Todos estes temas “são de extrema relevância e assumem caráter urgente e prioritário, não só por serem há muito aguardados pelo sector, mas pelo facto de a sua concretização permitir passar uma mensagem quanto ao compromisso do Governo português com as metas de descarbonização da economia e de transição energética”, aponta Cassiano Neves, mas assinala que, antes de tudo, é necessário verificar se plano para a neutralidade carbónica é o atual ou carece de revisão. “Numa visão macro, seria importante perceber o entendimento que [o Governo] tem relativamente ao PNEC 2030 em vigor, assim como a calendarização e os meios a utilizar para atingir as metas ali previstas, designadamente no que diz respeito ao acesso à rede”, diz.
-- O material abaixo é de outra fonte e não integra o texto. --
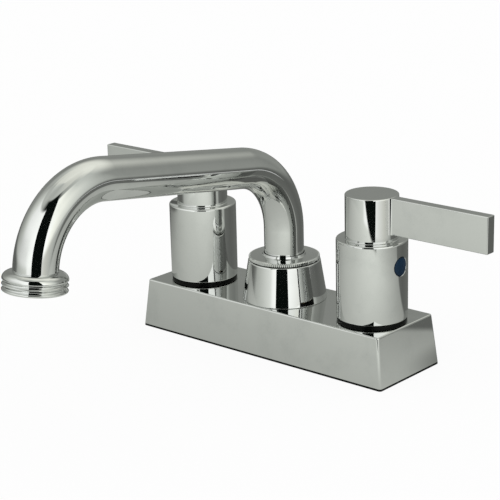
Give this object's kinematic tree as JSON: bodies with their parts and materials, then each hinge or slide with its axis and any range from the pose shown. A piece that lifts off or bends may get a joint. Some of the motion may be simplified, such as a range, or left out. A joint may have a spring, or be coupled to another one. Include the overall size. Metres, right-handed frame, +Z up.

A ministra do Ambiente e Energia anunciou, esta semana, que está em fase de conclusão a revisão do PNEC)2030 e que foi reforçada a ambição dos objetivos, pretendendo-se que o cpeso das energias renováveis no consumo final bruto de energia em Portugal ascenda a 51% no finald o período, tal como a Comissão Europeia, que agora cessa funções, tinha pedido, um valor dois pontos acima do previsto pelo anterior executivo português.
“Julgo que o que fez falta ao longo dos sucessivos Governos foi garantir o comprometimento de todos os agentes na concretização destes objetivos como um desígnio nacional, desde as entidades licenciadoras, municípios, investidores, à opinião pública em geral. Aguardemos”, conclui.